COVID Case Studies: The Good, the Bad and the Bankrupt
In an article slated for the July/August Clean Show double issue of Textile Services, consultant Bruce Hodes reflects on how companies can overcome adversity by embracing – rather than resisting – the reality of crises like the COVID-19 pandemic. As the pandemic loosens its grip, laundry operators can apply the lessons of COVID to fresh challenges. such as inflation and supply-chain bottlenecks.
The heart of Hodes’ article, titled “Accepting What Is and Creating Your Future,” centers on his analysis of the experience of three linen, uniform and facility services clients during the pandemic. One company overcame a range of issues to have an excellent year. A second “muddled through” but lost ground. A third exited the business after a two-year struggle. What mostly separates these three companies was their attitude toward the reality of the pandemic that descended early in 2020.
In the first case, we’ll call them “Company A,” the leadership team began researching COVID-19 early on, before it left Wuhan. One executive saw a threat coming and shared his concerns with colleagues. This led to discussions by a range of managers who grappled with the possibilities of how the pandemic could impact staff and customers. By the time the crisis struck in March, Company A was ready to fight back. “Once the lockdown occurred, they embraced the pandemic,” Hodes writes. “There was no denial or resistance. Of all the companies that I worked with, they were the most initiative-taking in securing a safe and functioning workplace. They took on having their company continue to run and deliver great service to their customers and to the greatest extent possible, provide a safe, healthy work environment.”
The payback for Company A’s “embrace” of the pandemic was significant. Despite some “hiccups,” profitability improved, customer survey scores rose, new customers signed up, and employee retention/morale held firm. Hodes next analyzes two other companies and where they went awry in their approaches to COVID.
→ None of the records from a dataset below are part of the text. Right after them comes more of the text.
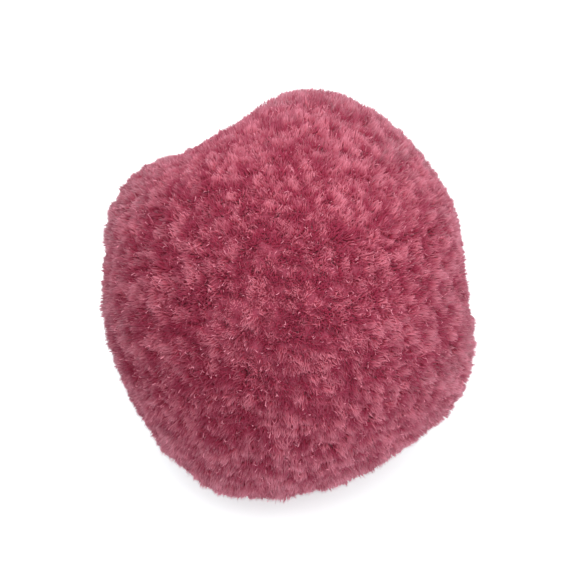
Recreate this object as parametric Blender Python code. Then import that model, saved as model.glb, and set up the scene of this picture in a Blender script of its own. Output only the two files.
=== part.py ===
"""A craft pom pom of cut yarn, lying on a flat surface.

The yarn is tied round its middle and trimmed, so that its locks stand out all
round in a dense and slightly lumpy ball. The tie is deep inside the pile, where
nothing shows of it: the locks' roots are fused there into one round middle.

Frame: metres, +Z up, the origin on the surface, straight under the ball's middle.
The locks underneath are shorter, so that their ends lie level on the surface.
"""

from collections import namedtuple
from math import cos, exp, inf, radians, sin
import random

import bmesh
import bpy
from mathutils import Matrix, Vector

# Half-sizes of the trimmed ball along X, Y and Z, without its lumps.
HALF_WIDTH = 0.01445
HALF_DEPTH = 0.0155
HALF_HEIGHT = 0.0155

# How far the ball has settled on the locks underneath it.
SETTLING = 0.0009

# The middle where the roots are fused, and the slit left between two roots.
MIDDLE_RADIUS = 0.0110
ROOT_SLIT = 0.00036

# How unevenly the locks are placed, as a share of a lock's width, and cut.
PLACING = 0.10
CUTTING = 0.0001
SEED = 5

YARN_COLOUR = (0.337, 0.056, 0.088, 1.0)
YARN_ROUGHNESS = 0.95

# The ball's soft lumps. azimuth turns from +X towards +Y and elevation rises from
# level, in degrees, and so is the spread. rise is a lump's height at its middle as
# a share of the ball's radius there, and is negative for a hollow.
Lump = namedtuple("Lump", "azimuth elevation spread rise")
LUMPS = (
    Lump(azimuth=-22, elevation=-19, spread=19, rise=0.068),
    Lump(azimuth=-118, elevation=-41, spread=22, rise=0.075),
    Lump(azimuth=151, elevation=21, spread=19, rise=0.085),
    Lump(azimuth=124, elevation=41, spread=26, rise=-0.170),
    Lump(azimuth=87, elevation=40, spread=25, rise=0.076),
    Lump(azimuth=2, elevation=7, spread=17, rise=-0.044),
    Lump(azimuth=-75, elevation=52, spread=20, rise=0.015),
    Lump(azimuth=-110, elevation=20, spread=18, rise=-0.018),
    Lump(azimuth=70, elevation=-30, spread=24, rise=0.035),
    Lump(azimuth=105, elevation=-15, spread=18, rise=-0.030),
)

# The sections of one lock above its root. below is measured down from the ball's
# surface, and widening multiplies the width of the section before.
Section = namedtuple("Section", "below widening")
SECTIONS = (
    Section(below=0.0014, widening=1.03),
    Section(below=0.0004, widening=0.84),
    Section(below=0.0, widening=0.56),
)


def towards(azimuth, elevation):
    """The unit vector at these angles, which are in degrees."""
    turned = Matrix.Rotation(radians(azimuth), 3, "Z")
    return turned @ Vector((cos(radians(elevation)), 0, sin(radians(elevation))))


def ball_radius(way):
    """How far the trimmed ball reaches from its middle along the unit vector way."""
    swelling = 1.0
    for lump in LUMPS:
        apart = (way - towards(lump.azimuth, lump.elevation)).length
        swelling += lump.rise * exp(-((apart / radians(lump.spread)) ** 2))
    halves = Vector((way.x / HALF_WIDTH, way.y / HALF_DEPTH, way.z / HALF_HEIGHT))
    return swelling / halves.length


def lock_reach(way, cut, middle_height):
    """From the middle to a lock's end: its own cut, or the surface it lies on."""
    free = ball_radius(way)
    to_surface = middle_height / -way.z if way.z < 0 else inf
    return to_surface if to_surface < free else min(free + cut, to_surface)


def lock_cells():
    """A bmesh ball of four-sided cells, one for each lock, with one straight down."""
    seed_mesh = bpy.data.meshes.new("cells")
    cells = bmesh.new()
    bmesh.ops.create_icosphere(cells, subdivisions=2, radius=1)
    cells.to_mesh(seed_mesh)
    guide = bpy.data.objects.new("cells", seed_mesh)
    bpy.context.collection.objects.link(guide)
    rounding = guide.modifiers.new("rounding", "SUBSURF")
    rounding.levels = rounding.render_levels = 1
    graph = bpy.context.evaluated_depsgraph_get()
    cells.clear()
    cells.from_mesh(guide.evaluated_get(graph).to_mesh())
    bpy.data.objects.remove(guide)
    for corner in cells.verts:
        corner.co.normalize()
    lowest = next(iter(cells.faces)).calc_center_median()
    turn = lowest.rotation_difference(Vector((0, 0, -1))).to_matrix()
    bmesh.ops.rotate(cells, verts=cells.verts, matrix=turn)
    return cells


def make_pile():
    """The pom pom: locks that stand apart down to the middle that holds them."""
    uneven = random.Random(SEED)
    pile = lock_cells()
    width = sum(edge.calc_length() for edge in pile.edges) / len(pile.edges)
    for corner in pile.verts:
        shift = Vector(uneven.uniform(-1, 1) for _ in range(3))
        corner.co = (corner.co + PLACING * width * shift).normalized() * MIDDLE_RADIUS
    cut = pile.faces.layers.float.new("cut")
    ends = list(pile.faces)
    for end in ends:
        end[cut] = uneven.uniform(-CUTTING, CUTTING)
    bmesh.ops.inset_individual(pile, faces=ends, thickness=ROOT_SLIT / 2)
    middle_height = ball_radius(Vector((0, 0, -1))) - SETTLING
    for section in SECTIONS:
        ends = bmesh.ops.extrude_discrete_faces(pile, faces=ends)["faces"]
        for end in ends:
            axis = end.calc_center_median().normalized()
            for corner in end.verts:
                way = axis.lerp(corner.co.normalized(), section.widening).normalized()
                reach = lock_reach(way, end[cut], middle_height)
                corner.co = way * (reach - section.below)
    bmesh.ops.translate(pile, verts=pile.verts, vec=(0, 0, middle_height))
    bmesh.ops.recalc_face_normals(pile, faces=pile.faces)
    mesh = bpy.data.meshes.new("yarn_pile")
    pile.to_mesh(mesh)
    pile.free()
    mesh.shade_smooth()
    mesh.set_sharp_from_angle(angle=radians(35))
    return mesh


def yarn():
    """Dyed yarn with cut ends: a dusty rose with no gloss."""
    material = bpy.data.materials.new("dusty rose yarn")
    material.use_nodes = True
    surface = material.node_tree.nodes["Principled BSDF"]
    surface.inputs["Base Color"].default_value = YARN_COLOUR
    surface.inputs["Roughness"].default_value = YARN_ROUGHNESS
    surface.inputs["Metallic"].default_value = 0.0
    return material


def main():
    for thing in list(bpy.data.objects):
        bpy.data.objects.remove(thing)
    mesh = make_pile()
    mesh.materials.append(yarn())
    bpy.context.collection.objects.link(bpy.data.objects.new("yarn_pile", mesh))


main()
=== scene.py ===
# A craft pom pom of cut yarn pile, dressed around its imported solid.
# Lengths are in metres, powers in watts and angles in degrees.
import bpy
import numpy as np
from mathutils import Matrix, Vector


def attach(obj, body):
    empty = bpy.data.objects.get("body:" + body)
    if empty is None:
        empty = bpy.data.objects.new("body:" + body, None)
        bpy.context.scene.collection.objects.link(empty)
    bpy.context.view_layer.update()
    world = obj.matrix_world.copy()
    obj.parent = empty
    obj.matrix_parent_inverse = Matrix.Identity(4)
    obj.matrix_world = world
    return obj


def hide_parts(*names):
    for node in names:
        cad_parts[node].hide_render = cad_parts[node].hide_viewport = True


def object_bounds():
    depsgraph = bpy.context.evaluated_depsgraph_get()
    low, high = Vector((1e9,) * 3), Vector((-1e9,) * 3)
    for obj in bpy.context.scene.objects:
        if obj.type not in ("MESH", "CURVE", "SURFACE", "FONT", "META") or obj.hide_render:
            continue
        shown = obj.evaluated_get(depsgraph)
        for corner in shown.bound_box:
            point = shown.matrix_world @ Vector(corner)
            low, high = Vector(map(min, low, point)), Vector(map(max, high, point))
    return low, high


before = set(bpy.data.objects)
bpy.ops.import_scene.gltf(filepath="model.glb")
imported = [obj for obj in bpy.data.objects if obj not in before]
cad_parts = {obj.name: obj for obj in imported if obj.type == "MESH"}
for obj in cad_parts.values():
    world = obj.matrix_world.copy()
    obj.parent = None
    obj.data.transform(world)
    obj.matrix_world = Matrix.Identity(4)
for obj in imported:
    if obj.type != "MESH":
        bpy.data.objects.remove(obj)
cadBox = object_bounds()
mm = 0.001
fullTurn = 2 * np.pi  # in radians
goldenAngle = np.pi * (3 - np.sqrt(5))  # between one point of an even spiral and the next
print("frame loaded:", sorted(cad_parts))

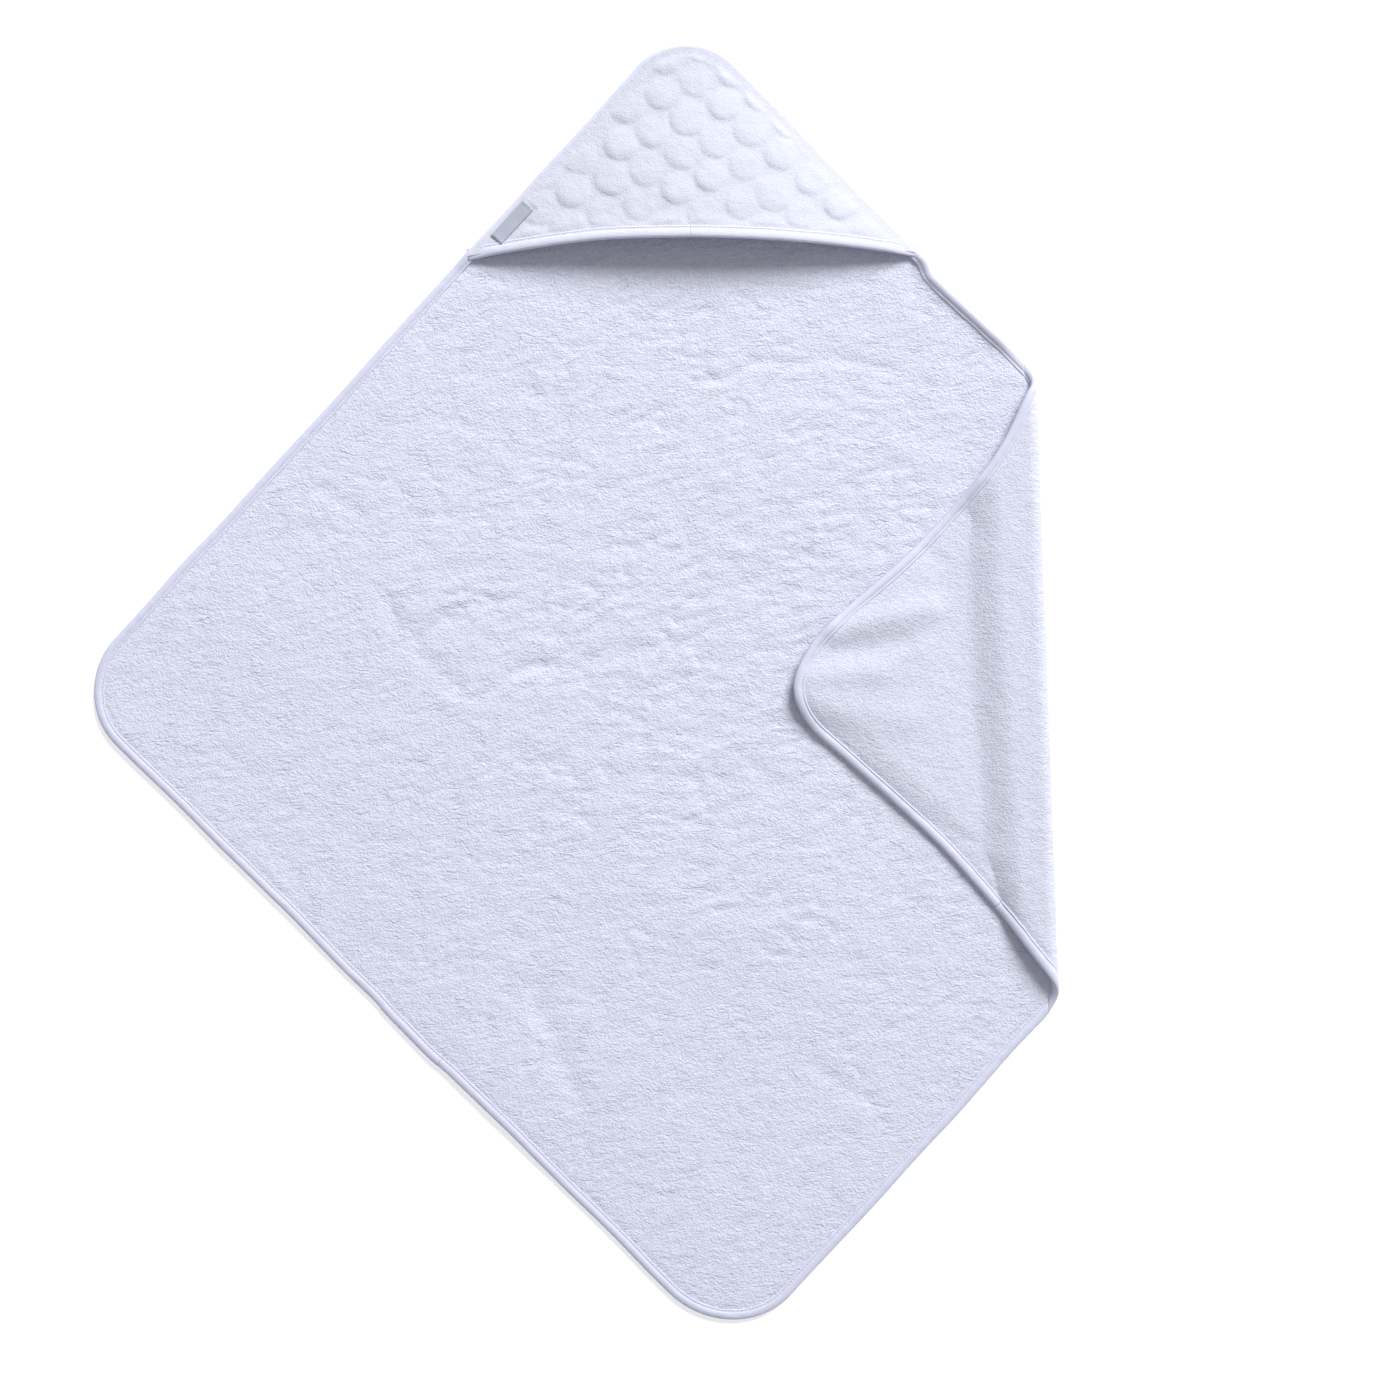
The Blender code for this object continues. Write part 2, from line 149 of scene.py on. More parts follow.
def spline(points, per_span=12):
    """A smooth curve through a few points."""
    points = np.asarray(points, float)
    padded = np.vstack((2 * points[0] - points[1], points, 2 * points[-1] - points[-2]))
    curve = []
    for a, b, c, d in zip(padded, padded[1:], padded[2:], padded[3:]):
        for t in np.arange(per_span) / per_span:
            curve.append(0.5 * (2 * b + (c - a) * t + (2 * a - 5 * b + 4 * c - d) * t * t
                                + (3 * b - a - 3 * c + d) * t ** 3))
    return np.array(curve + [points[-1]])


def distance_to_path(points, path, chunk=20000):
    """Shortest distance from each point to a path, and how far along it that is."""
    a, b = path[:-1], path[1:]
    span = b - a
    squared = np.sum(span * span, axis=1)
    walked = lengths_along(path)
    found, places = [], []
    for first in range(0, len(points), chunk):
        part = points[first:first + chunk, None, :]
        share = np.clip(np.sum((part - a) * span, axis=2) / squared, 0, 1)
        gap = np.linalg.norm(part - (a + share[..., None] * span), axis=2)
        best = np.argmin(gap, axis=1)
        rows = np.arange(len(best))
        found.append(gap[rows, best])
        places.append(walked[best] + share[rows, best] * np.sqrt(squared[best]))
    return np.concatenate(found), np.concatenate(places)


def inside(points, ring):
    """Which points lie inside a closed outline."""
    x, y = points[:, 0], points[:, 1]
    result = np.zeros(len(points), bool)
    for (x0, y0), (x1, y1) in zip(ring, np.roll(ring, -1, axis=0)):
        if y0 == y1:
            continue
        crosses = (y0 > y) != (y1 > y)
        result ^= crosses & (x < x0 + (y - y0) * (x1 - x0) / (y1 - y0))
    return result


NOISE_SHIFT, NOISE_GAIN = 1000.0, 1.6    # keeps its cells above 0, fills -1 to 1


def noise(points, cell, seed, angle=0.0):
    """Smooth noise from -1 to 1; cell is its grain along and across the angle."""
    cell = np.broadcast_to(np.asarray(cell, float), (2,))
    c, s = math.cos(angle), math.sin(angle)
    x = (points[:, 0] * c + points[:, 1] * s) / cell[0] + NOISE_SHIFT
    y = (points[:, 1] * c - points[:, 0] * s) / cell[1] + NOISE_SHIFT
    table = np.random.default_rng(seed).uniform(0, 2 * math.pi, (256, 256))
    xi, yi = np.floor(x).astype(int), np.floor(y).astype(int)
    fx, fy = x - xi, y - yi
    total = np.zeros(len(points))
    for dx in (0, 1):
        for dy in (0, 1):
            turn = table[(xi + dx) % 256, (yi + dy) % 256]
            pull = np.cos(turn) * (fx - dx) + np.sin(turn) * (fy - dy)
            wx = fx * fx * (3 - 2 * fx) if dx else 1 - fx * fx * (3 - 2 * fx)
            wy = fy * fy * (3 - 2 * fy) if dy else 1 - fy * fy * (3 - 2 * fy)
            total += wx * wy * pull
    return total * NOISE_GAIN


# -------------------------------- outlines in plan
SIDE_DRAWS = (               # depth, and the distances from the apex it comes in between
    (0.0035, 0.06, 0.25), (0.0060, 0.292, 0.312), (-0.0030, 0.32, 0.40),
)


def apex_side_draw(path):
    """How far the edge between the hood and the fold is pulled in, at each point."""
    away = np.linalg.norm(path - APEX, axis=1)
    draw = sum(depth * smooth(start, end, away) for depth, start, end in SIDE_DRAWS)
    return np.where((path[:, 0] > 0.0) & (path[:, 1] > 0.1), draw, 0.0)


def clipped(path, cut_x, way):
    """The part of a path on one side of a cut, ending exactly on it."""
    kept = np.flatnonzero((path[:, 0] - cut_x) * way > 0.0004)
    first, last = kept[0], kept[-1]
    start = at_x(path[first - 1], path[first], cut_x)
    end = at_x(path[last], path[last + 1], cut_x)
    return np.vstack((start, path[first:last + 1], end))


def towel_edge():
    """Outer edge of the flat part, from the fold's apex end round to its foot end."""
    past_fold = FOLD_X + 0.02
    path = np.vstack((
        at_x(APEX, RIGHT, past_fold)[None],
        rounded_corner(RIGHT, APEX, LEFT, APEX_RADIUS),
        rounded_corner(APEX, LEFT, FOOT, SIDE_RADIUS),
        rounded_corner(LEFT, FOOT, RIGHT, FOOT_RADIUS),
        at_x(FOOT, RIGHT, past_fold)[None],
    ))
    path = resampled(path, EDGE_STEP)
    waver = noise(path, 0.07, 11) * 0.0011
    join_middle = LEFT + (FOOT - LEFT) * (JOIN_START + JOIN_END) / 2
    from_join = np.linalg.norm(path - join_middle, axis=1)
    swell = -0.0016 * (1 - smooth(0.020, 0.050, from_join))
    path = inset(path, apex_side_draw(path) + waver * smooth(0.30, 0.25, path[:, 0]) + swell)
    return clipped(path, FOLD_X, -1)


EDGE = towel_edge()
SIDE_EDGE = EDGE[:260]       # from the fold to a little beyond the apex
FLAP_ROUTE = (               # folded corner's outer edge as it lies, from foot to apex
    (0.2805, -0.2590), (0.2636, -0.2356), (0.2389, -0.2009), (0.1883, -0.1405),
    (0.1165, -0.0700), (0.0835, -0.0370), (0.0716, -0.0050), (0.0840, 0.0270),
    (0.1098, 0.0548), (0.1714, 0.1050), (0.2261, 0.1592), (0.2560, 0.1960),
    (0.2805, 0.2415),
)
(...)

Hodes closes by asking if operators can see their own companies in any of the cases he cites. Looking forward, he advises linen, uniform and facility services companies to take the “Company A” approach of proactively embracing adversity. Resistance is worse than futile. It’s counterproductive and can lead to a cycle of decline that bankrupts a business. Operators can apply the same logic to dealing with rising gas prices and a range of other issues.